Opinión

Las putas tristes

Semana Santa, inevitablemente tomo mis libros de García Márquez y me voy a Arzádegos, la aldea en que nací en los 50, amparado por la luz de un candil y las manos expertas de la señora Dominga. Amanecía y, abajo, en el comercio de mi abuelo, se escuchaban las voces de los contrabandistas que iban a dar el “salto”.

La señora Dominga y mi abuela Soledad jamás cesaban de rezar plegarias, temerosas del diablo siempre cercano y acosante.

Mi Macondo es Arzádegos. Mientras hago una relectura errática de “Cien años de soledad”, camino por las calles mojadas de la aldea. Pienso. Los rezos de mi abuela no fueron suficientes para aliviar mi vida, tan extraviada con frecuencia.

Pronto di con “Xico”. Los años pasaron pero conserva su rostro huesudo y empalidecido; sus ojos que parecen de regreso de las tinieblas; esa sonrisa beatífica llena de tristeza. Un periódico de Bogotá tituló a cinco columnas cuando murió Márquez: “¡Qué puta tristeza!”. Así es también la mirada de “Xico”.

Era yo un niño y tenía miedo de caminar por las enlodadas calles en la noche. Podía estar él, “Xico”, al acecho en una esquina. Todavía en los años sesenta, en las lareiras del pueblo, se hablaba secretamente del “hombre de la cruz”, mientras la llovizna helada de la “raia” caía sobre la aldea.

Lo que cuenta Manuel Rivas, también me sucedió. Algunas noches me aproximaba a la habitación de mis padres: “Mamá tengo miedo de que venga”. ¡Ah!, te cuento de “la cruz”. Era creencia colectiva que cada periodo de tiempo un lugareño la portara. El que la llevaba tenía trato con los muertos, participaba en ritos en el cementerio, asistía a los moribundos, sabía quién iba a morir y a quién le rondaban todos los males de este mundo.

Cuenta Márquez que a las niñas de Macondo les crecían las tetas con energía secreta. El “hombre de la cruz” también era poseedor de esa energía.

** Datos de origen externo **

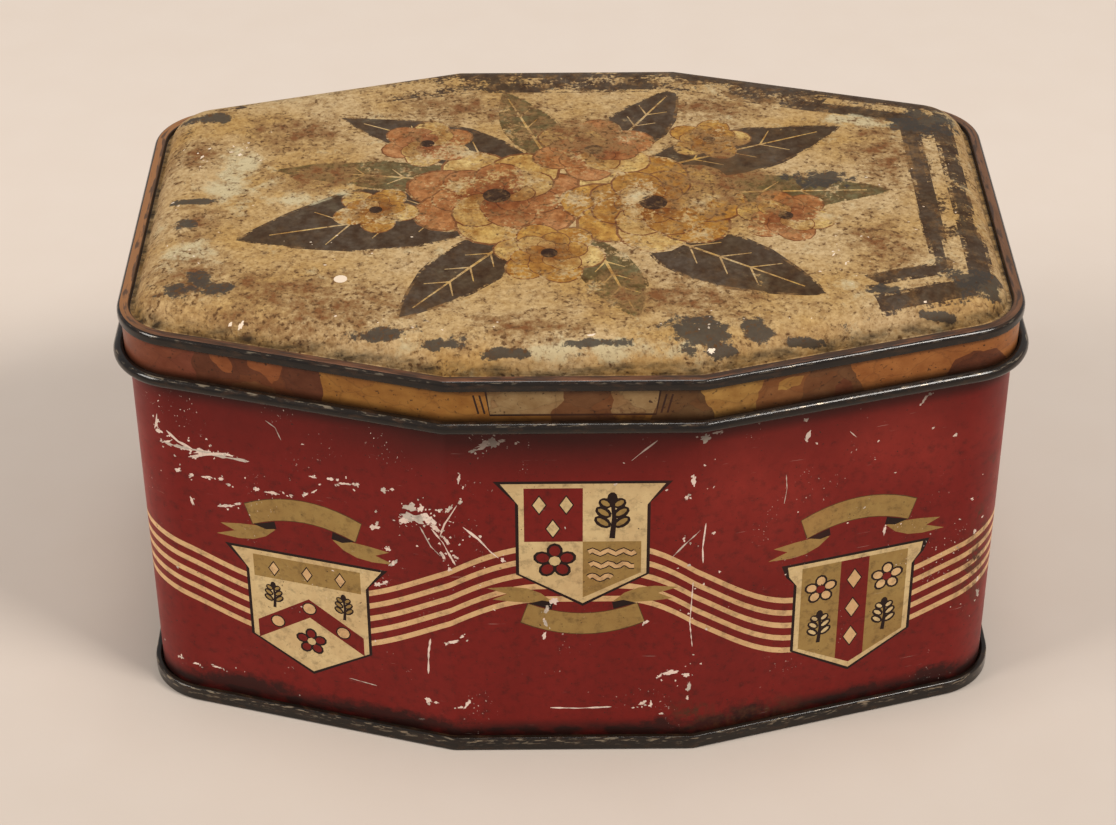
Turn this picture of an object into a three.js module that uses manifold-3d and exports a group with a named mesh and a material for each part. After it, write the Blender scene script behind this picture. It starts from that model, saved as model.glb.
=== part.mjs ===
import * as THREE from 'three';
import Module from 'manifold-3d';
import { mergeVertices } from 'three/addons/utils/BufferGeometryUtils.js';

// An eight-sided tinplate box with a slip lid, in millimetres.
// Origin: middle of the footprint, on the surface it stands on. +X runs along the length,
// -Y is the front and +Z is up.
// Every piece is folded or pressed sheet, so each is drawn as a line through the middle of its
// sheet, in a plane square to the wall, and that line is carried round the tin's plan.

// Plan of the body wall's outer face
const bodyLength = 165;
const bodyDepth = 114;
const frontFacetWidth = 46;
const endFacetWidth = 78;
const endCornerRadius = 12;
const facetFoldRadius = 3;

// Sheet, and the spaces that folding and fitting leave
const sheet = 0.3;
const foldGap = 0.2;
const slipClearance = 0.45;
const seatClearance = 0.3;

// Body
const mouthHeight = 84.8;
const mouthCurlDiameter = 1.9;
const seamHeight = 3.1;
const hookLap = 1.6;
const seamBendRadius = 0.3;
const sideSeamWidth = 4.5;
const sideSeamLayers = 4;
const scoreWidth = 0.5;
const scoreDepth = 0.14;

// Base
const countersinkDepth = 2.9;
const baseStepInset = 9;
const baseStepRise = 0.8;
const baseStepRun = 1.6;
const baseFlatInset = 27;

// Lid skirt
const lidRimHeight = 10.7;
const lidBeadDiameter = 2.4;
const skirtFlangeReach = 0.16;
const lapWidth = 5;

// Lid panel
const rimFoldHeight = 2.1;
const rimBendRadius = 0.78;
const ledgeWidth = 1.2;
const grooveDepth = 0.9;
const grooveWidth = 1.3;
const domeShoulderWidth = 7.4;
const domeRise = 5.5;
const crownRise = 0.7;
const crownFlatInset = 30;

// Fineness of bends and curls
const bendSteps = 2;
const foldSteps = 2;
const cornerSteps = 5;
const shoulderSteps = 5;
const curlSteps = 8;
const curlSweep = 1.7 * Math.PI;

// Places worked out from the sizes
const halfSheet = sheet / 2;
const halfLength = bodyLength / 2;
const halfDepth = bodyDepth / 2;
const skirtInner = slipClearance;
const skirtMiddle = skirtInner + halfSheet;
const skirtOuter = skirtInner + sheet;

// The eight corners of the plan, moved out from the body's outer face, anticlockwise from the
// front right, each with the radius that its fold has there
function planCorners(offset) {
  const quarter = [
    { x: frontFacetWidth / 2, y: halfDepth, radius: facetFoldRadius },
    { x: halfLength, y: endFacetWidth / 2, radius: endCornerRadius },
  ];
  const corners = [
    ...quarter.map((corner) => ({ ...corner, y: -corner.y })),
    ...quarter.toReversed(),
    ...quarter.map((corner) => ({ ...corner, x: -corner.x })),
    ...quarter.toReversed().map((corner) => ({ ...corner, x: -corner.x, y: -corner.y })),
  ];
  return corners.map((corner, index) => {
    const here = new THREE.Vector2(corner.x, corner.y);
    const before = corners.at(index - 1);
    const after = corners[(index + 1) % corners.length];
    const arriving = here.clone().sub(new THREE.Vector2(before.x, before.y)).normalize();
    const leaving = new THREE.Vector2(after.x, after.y).sub(here).normalize();
    const outwards = rightOf(arriving).add(rightOf(leaving));
    const stretch = offset / (1 + rightOf(arriving).dot(rightOf(leaving)));
    const radius = Math.max(corner.radius + offset, facetFoldRadius);
    return { place: here.addScaledVector(outwards, stretch), arriving, leaving, radius };
  });
}

function rightOf(direction) {
  return new THREE.Vector2(direction.y, -direction.x);
}

// An arc that rounds the corner between two straight runs
function roundCorner({ place, arriving, leaving, radius }, steps) {
  const turn = Math.atan2(arriving.cross(leaving), arriving.dot(leaving));
  const setback = radius * Math.tan(Math.abs(turn) / 2);
  const start = place.clone().addScaledVector(arriving, -setback);
  const side = Math.sign(turn);
  const centre = start.clone().addScaledVector(rightOf(arriving), -side * radius);
  const points = [];
  for (let step = 0; step <= steps; step += 1) {
    points.push(start.clone().rotateAround(centre, (turn * step) / steps));
  }
  return points;
}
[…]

Si caminabas sólo y de noche por las calles con el candil en las manos, de pronto, podía aparecer “Xico”. Mientras lo mirabas, lleno de estupor, él podía aprovechar y endilgarte en tus manos la cruz: se liberaba y tenías que encargarte del trabajo maldito.

“Xico” es hijo de portugués que casó en el pueblo. Su casa es la más humilde del lugar, tiene una ventana lúgubre y está en un callejón inquietante. Siempre bebió y fumó sin interrupción. Tardó tanto como Buendía en conocer el hielo. Todos lo quieren en el pueblo.

(No te cuento por qué le debo una noche de parranda. “¿Qué tal 'Xico', qué te gustaría hacer?”, le dije tal si le tentase el diablo. Estábamos solos a la puerta de su casa y era el Domingo de Pascua. Percibí una ansiedad en su alma. Se iluminaron sus ojos amarillos. “Hace muchos años que no salgo del pueblo”. Recordé aquella cita de Márquez: “Mi lento animal jubilado despierta de su largo sueño”.

Un día de estos iré a cumplir mi noche de parranda. Quizás le gusten, como al colombiano, las putas tristes y el sonido de un acordeón lusitano. No, una novicia no. Querrá una mujer sabia cuyos senos no le quepan en sus manos. Ya no quedan mujeres con el virgo remendado, trabajo que hacía con maestría la señora Dominga. Aquella mujer que me ayudó a nacer y, como Melquíades, descifró mi destino y apuró sus plegarias, sabedora de mi devenir lleno de extravíos.